(Directions for this task):
Starting from the line that contains "# The back paper is a", copy every line exactly until the line that contains "before = set(bpy.data.objects)", which is also included.

(Information provided):
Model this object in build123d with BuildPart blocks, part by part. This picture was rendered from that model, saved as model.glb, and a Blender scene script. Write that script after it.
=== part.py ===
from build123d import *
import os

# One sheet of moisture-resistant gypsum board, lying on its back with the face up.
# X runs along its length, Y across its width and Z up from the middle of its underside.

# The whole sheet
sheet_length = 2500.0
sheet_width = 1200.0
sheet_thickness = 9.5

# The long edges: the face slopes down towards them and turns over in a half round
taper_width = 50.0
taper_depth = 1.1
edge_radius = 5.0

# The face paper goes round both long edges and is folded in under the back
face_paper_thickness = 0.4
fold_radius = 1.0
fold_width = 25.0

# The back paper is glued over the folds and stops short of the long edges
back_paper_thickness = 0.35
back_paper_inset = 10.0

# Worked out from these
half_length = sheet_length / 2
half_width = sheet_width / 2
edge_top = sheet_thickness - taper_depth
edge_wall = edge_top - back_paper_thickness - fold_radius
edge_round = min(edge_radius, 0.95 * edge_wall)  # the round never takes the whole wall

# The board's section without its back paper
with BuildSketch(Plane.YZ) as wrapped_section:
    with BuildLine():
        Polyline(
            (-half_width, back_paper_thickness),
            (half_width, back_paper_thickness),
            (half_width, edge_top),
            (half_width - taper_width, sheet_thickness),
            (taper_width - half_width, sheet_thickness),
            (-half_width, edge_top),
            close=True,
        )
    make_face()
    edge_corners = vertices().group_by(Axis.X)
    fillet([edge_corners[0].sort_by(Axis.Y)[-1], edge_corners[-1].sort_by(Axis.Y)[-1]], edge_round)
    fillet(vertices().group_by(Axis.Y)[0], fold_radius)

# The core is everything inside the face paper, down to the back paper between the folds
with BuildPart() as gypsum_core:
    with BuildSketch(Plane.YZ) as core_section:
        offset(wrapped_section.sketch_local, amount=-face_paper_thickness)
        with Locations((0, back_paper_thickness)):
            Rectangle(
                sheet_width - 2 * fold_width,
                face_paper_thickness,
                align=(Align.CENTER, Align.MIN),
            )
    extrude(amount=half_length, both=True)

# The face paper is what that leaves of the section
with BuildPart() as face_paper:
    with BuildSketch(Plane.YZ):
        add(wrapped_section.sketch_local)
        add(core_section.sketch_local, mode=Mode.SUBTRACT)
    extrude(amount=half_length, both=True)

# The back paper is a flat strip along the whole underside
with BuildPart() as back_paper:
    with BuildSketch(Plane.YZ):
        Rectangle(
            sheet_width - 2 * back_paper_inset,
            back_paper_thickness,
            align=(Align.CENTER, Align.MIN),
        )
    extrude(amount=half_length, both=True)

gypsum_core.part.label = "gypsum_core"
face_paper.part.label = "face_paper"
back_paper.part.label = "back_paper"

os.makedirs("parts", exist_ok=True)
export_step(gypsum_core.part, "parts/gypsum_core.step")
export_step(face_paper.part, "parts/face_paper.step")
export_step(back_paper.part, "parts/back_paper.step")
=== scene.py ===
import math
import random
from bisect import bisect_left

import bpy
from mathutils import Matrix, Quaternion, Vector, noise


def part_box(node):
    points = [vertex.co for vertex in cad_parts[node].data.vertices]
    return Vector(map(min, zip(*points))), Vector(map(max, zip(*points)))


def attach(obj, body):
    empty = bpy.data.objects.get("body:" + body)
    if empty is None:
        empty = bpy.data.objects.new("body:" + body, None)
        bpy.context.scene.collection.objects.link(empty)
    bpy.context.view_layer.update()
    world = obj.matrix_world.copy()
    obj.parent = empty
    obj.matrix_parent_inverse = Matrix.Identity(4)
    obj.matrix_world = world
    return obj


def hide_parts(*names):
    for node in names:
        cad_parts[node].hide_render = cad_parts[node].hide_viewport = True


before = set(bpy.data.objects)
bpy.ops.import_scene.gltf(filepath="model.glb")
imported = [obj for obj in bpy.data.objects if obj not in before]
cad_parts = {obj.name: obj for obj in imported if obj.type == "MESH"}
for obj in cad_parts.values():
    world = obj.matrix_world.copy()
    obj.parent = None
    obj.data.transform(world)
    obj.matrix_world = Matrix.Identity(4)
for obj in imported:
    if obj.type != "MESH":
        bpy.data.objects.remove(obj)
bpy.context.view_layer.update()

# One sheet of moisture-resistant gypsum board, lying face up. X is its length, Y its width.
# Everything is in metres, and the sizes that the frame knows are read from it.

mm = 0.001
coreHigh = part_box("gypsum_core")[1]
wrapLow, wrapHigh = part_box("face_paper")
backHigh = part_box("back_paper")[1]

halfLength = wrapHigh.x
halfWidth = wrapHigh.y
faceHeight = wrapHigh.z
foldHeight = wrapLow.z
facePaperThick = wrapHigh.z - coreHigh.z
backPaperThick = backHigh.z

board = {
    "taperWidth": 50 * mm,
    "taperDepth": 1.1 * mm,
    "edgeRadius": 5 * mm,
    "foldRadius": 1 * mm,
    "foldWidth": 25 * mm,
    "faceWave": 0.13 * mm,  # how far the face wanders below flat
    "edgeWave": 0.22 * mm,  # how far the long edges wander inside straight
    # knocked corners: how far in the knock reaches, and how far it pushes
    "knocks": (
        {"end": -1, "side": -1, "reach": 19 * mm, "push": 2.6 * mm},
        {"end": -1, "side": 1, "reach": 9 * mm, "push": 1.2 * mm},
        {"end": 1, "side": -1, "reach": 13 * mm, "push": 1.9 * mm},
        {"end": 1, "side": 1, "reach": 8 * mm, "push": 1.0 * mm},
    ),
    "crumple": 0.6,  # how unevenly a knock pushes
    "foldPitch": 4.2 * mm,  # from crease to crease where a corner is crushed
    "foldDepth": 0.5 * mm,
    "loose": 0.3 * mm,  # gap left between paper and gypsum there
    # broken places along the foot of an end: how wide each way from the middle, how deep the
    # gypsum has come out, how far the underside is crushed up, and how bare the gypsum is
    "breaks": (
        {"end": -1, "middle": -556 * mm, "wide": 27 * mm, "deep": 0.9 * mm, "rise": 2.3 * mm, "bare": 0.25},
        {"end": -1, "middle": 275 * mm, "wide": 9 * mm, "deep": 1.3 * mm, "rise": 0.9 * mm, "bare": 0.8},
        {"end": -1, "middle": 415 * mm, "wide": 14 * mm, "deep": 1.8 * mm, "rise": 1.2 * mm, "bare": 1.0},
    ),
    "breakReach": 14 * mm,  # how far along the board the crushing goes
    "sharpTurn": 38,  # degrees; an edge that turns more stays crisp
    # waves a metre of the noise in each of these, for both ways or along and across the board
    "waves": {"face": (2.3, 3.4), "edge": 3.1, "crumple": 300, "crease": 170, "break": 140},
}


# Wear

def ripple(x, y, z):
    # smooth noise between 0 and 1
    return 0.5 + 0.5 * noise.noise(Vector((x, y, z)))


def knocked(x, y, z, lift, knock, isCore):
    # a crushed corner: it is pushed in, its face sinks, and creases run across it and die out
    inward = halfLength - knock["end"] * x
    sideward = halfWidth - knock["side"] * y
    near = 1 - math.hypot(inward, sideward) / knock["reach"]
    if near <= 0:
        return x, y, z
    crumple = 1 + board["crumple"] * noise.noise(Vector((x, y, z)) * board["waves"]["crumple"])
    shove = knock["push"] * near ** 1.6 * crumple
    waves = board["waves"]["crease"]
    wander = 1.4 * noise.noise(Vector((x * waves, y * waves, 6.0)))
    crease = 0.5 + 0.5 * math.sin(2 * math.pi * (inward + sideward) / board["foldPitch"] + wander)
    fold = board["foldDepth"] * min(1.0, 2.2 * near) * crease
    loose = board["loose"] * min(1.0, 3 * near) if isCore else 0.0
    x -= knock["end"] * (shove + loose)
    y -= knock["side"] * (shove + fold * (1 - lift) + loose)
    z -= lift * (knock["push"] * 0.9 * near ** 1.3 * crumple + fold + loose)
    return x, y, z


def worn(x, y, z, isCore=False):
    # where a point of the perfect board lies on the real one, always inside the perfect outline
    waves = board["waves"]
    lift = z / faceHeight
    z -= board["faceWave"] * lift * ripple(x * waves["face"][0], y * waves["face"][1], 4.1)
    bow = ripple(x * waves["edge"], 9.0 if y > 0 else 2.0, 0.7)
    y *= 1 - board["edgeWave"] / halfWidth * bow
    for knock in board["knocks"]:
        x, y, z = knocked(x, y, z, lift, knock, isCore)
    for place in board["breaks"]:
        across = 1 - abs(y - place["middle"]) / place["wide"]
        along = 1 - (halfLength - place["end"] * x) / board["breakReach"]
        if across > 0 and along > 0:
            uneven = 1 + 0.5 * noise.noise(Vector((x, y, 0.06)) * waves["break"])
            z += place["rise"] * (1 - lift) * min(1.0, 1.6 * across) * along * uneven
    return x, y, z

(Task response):
# The back paper is a flat strip along the whole underside
with BuildPart() as back_paper:
    with BuildSketch(Plane.YZ):
        Rectangle(
            sheet_width - 2 * back_paper_inset,
            back_paper_thickness,
            align=(Align.CENTER, Align.MIN),
        )
    extrude(amount=half_length, both=True)

gypsum_core.part.label = "gypsum_core"
face_paper.part.label = "face_paper"
back_paper.part.label = "back_paper"

os.makedirs("parts", exist_ok=True)
export_step(gypsum_core.part, "parts/gypsum_core.step")
export_step(face_paper.part, "parts/face_paper.step")
export_step(back_paper.part, "parts/back_paper.step")
=== scene.py ===
import math
import random
from bisect import bisect_left

import bpy
from mathutils import Matrix, Quaternion, Vector, noise


def part_box(node):
    points = [vertex.co for vertex in cad_parts[node].data.vertices]
    return Vector(map(min, zip(*points))), Vector(map(max, zip(*points)))


def attach(obj, body):
    empty = bpy.data.objects.get("body:" + body)
    if empty is None:
        empty = bpy.data.objects.new("body:" + body, None)
        bpy.context.scene.collection.objects.link(empty)
    bpy.context.view_layer.update()
    world = obj.matrix_world.copy()
    obj.parent = empty
    obj.matrix_parent_inverse = Matrix.Identity(4)
    obj.matrix_world = world
    return obj


def hide_parts(*names):
    for node in names:
        cad_parts[node].hide_render = cad_parts[node].hide_viewport = True


before = set(bpy.data.objects)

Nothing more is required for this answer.